世界には、全く同じ言語でも、ナショナリズムの理由から、別言語と呼称したり、ひいては文字を変えてしまったりする例もありますね。例えばノルウェー語・スウェーデン語・デンマーク語・アイスランド語はそのままお互いに通じますが、ノルウェー人に「あなたはスウェーデン語を喋っている」と言ったら怒られるでしょう。クロアチア語は、言語的にはほぼ同じであるセルビア語と区別されたいがゆえに、文字をキリル文字からラテン文字に変えてしまいました。(SILは、ナショナリズムと関係なくても、ethnolinguistic identityが別である場合は、別言語と考えられることがある、と指摘してます。台湾に住んでいる泉州系・漳州系の台湾人が、例えばジャワ島やセブ島やペナン島の福建語話者たちと同じethniclinguistic identityを持っていないのは明らかでしょう。)

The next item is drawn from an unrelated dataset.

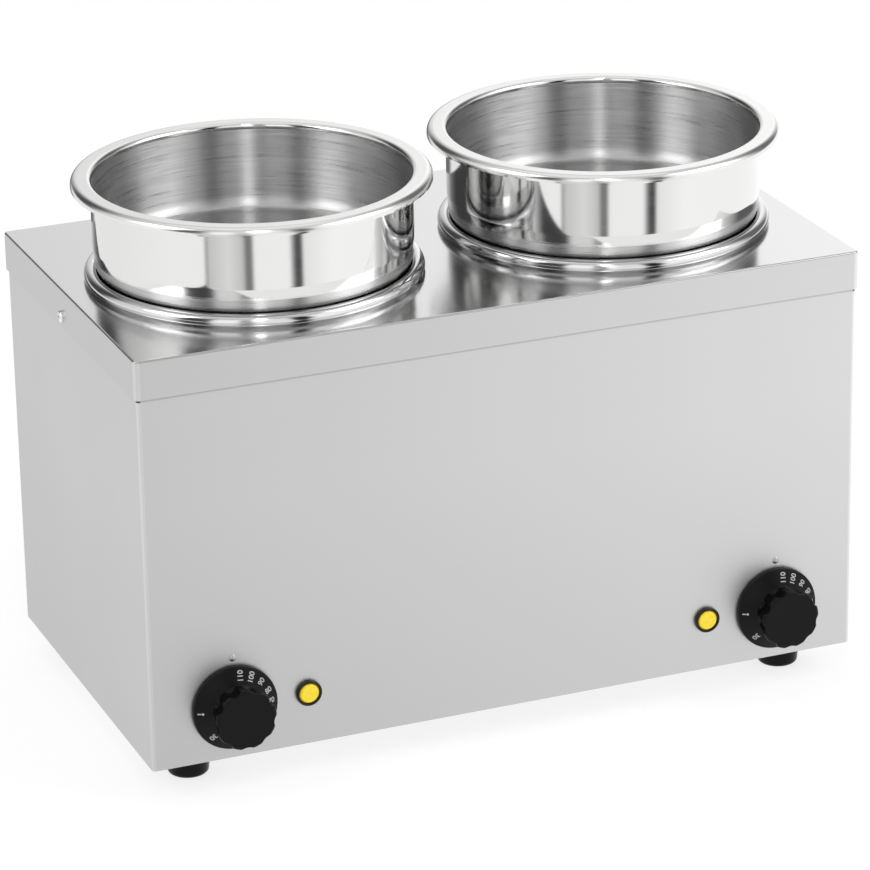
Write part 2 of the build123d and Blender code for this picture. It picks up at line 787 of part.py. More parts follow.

ところで、台湾語をどう呼ぶかについてみんなが同意できない理由の一つは、日本時代中期ぐらいまで、話者同士が同じ集団に属していると考えなかったからでしょう。有名な泉州系と漳州系の武装衝突の他に、泉州系内部でも、色々と殺し合いがありました。たとえおおむね通じるとしても、殺し合っている相手と自分が同じ言語を話していると普通考えたくないでしょう。日本当局が外部から、客家語を話す広東系と区別するために、泉州系・漳州系をひっくるめて「福建人」と呼んだのです。その後のインフラ開発による島内統合で、やがて人的交流も進み、いわゆる台湾語が形成されていったのです。

であれば、台湾全体を統合する言語として、単に「台語」と呼べばいいと思うのですが、そうも行きません。なぜなら、客家人を筆頭とするマイノリティ側から、「台語以外には『台湾』という呼称を冠するのに、台語だけにはそれをしないのは、台語だけを不当に超然たる地位にひきあげているのではにか;少数言語話者に対して不公平してなのではないか」という疑義を招きかねないからです。敢えてそれを行うものには、名誉なき「閩南ショーヴィニスト」の呼称が与えられてしまいます。

それをさておいても、台湾語運動家たちは認めたくないでしょうけれども、台湾華語がエスニシティを横断する台湾アイデンティティの媒介語としてすでに機能している現在、人工的な手段で台湾語にその役割を取って代わらせようとするのは、実現可能性が低いでしょう。普及を図りたいと考えるその言語をなんと呼ぶのかについてさえ、活動家たちの間で合意がないのでは、なおさらです。